Benedict was the son of a Roman noble of Nursia, the modern Norcia, in Umbria. A tradition which Bede accepts makes him a twin with his sister Scholastica. If we accept the date 480 for his birth, we may fix the date of his abandonment of his studies and leaving home at about 500. St Gregory’s narrative makes it impossible to suppose him younger than 19 or 20 at the time. He was old enough to be in the midst of his literary studies, to understand the real meaning and worth of the dissolute and licentious lives of his companions, and to have been deeply affected himself by the love of a woman (Ibid. II, 2). He was at the beginning of life, and he had at his disposal the means to a career as a Roman noble; clearly he was not a child.
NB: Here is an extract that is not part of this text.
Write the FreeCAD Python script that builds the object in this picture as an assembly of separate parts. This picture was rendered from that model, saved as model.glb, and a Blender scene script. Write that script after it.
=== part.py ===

Benedict does not seem to have left Rome for the purpose of becoming a hermit, but only to find some place away from the life of the great city. He took his old nurse with him as a servant and they settled down to live in Enfide, near a church to St Peter, in some kind of association with “a company of virtuous men” who were in sympathy with his feelings and his views of life. Enfide, which the tradition of Subiaco identifies with the modern Affile, is in the Simbruini mountains, about forty miles from Rome and two from Subiaco.
A short distance from Enfide is the entrance to a narrow, gloomy valley, penetrating the mountains and leading directly to Subiaco. The path continues to ascend, and the side of the ravine, on which it runs, becomes steeper, until a cave is reached above which the mountain now rises almost perpendicularly; while on the right, it strikes in a rapid descent down to where, in St Benedict’s day, 500 feet (150 m) below, lay the blue waters of the lake. The cave has a large triangular-shaped opening and is about ten feet deep. On his way from Enfide, Benedict met a monk, Romanus of Subiaco, whose monastery was on the mountain above the cliff overhanging the cave. Romanus had discussed with Benedict the purpose which had brought him to Subiaco, and had given him the monk’s habit. By his advice Benedict became a hermit and for three years, unknown to men, lived in this cave above the lake.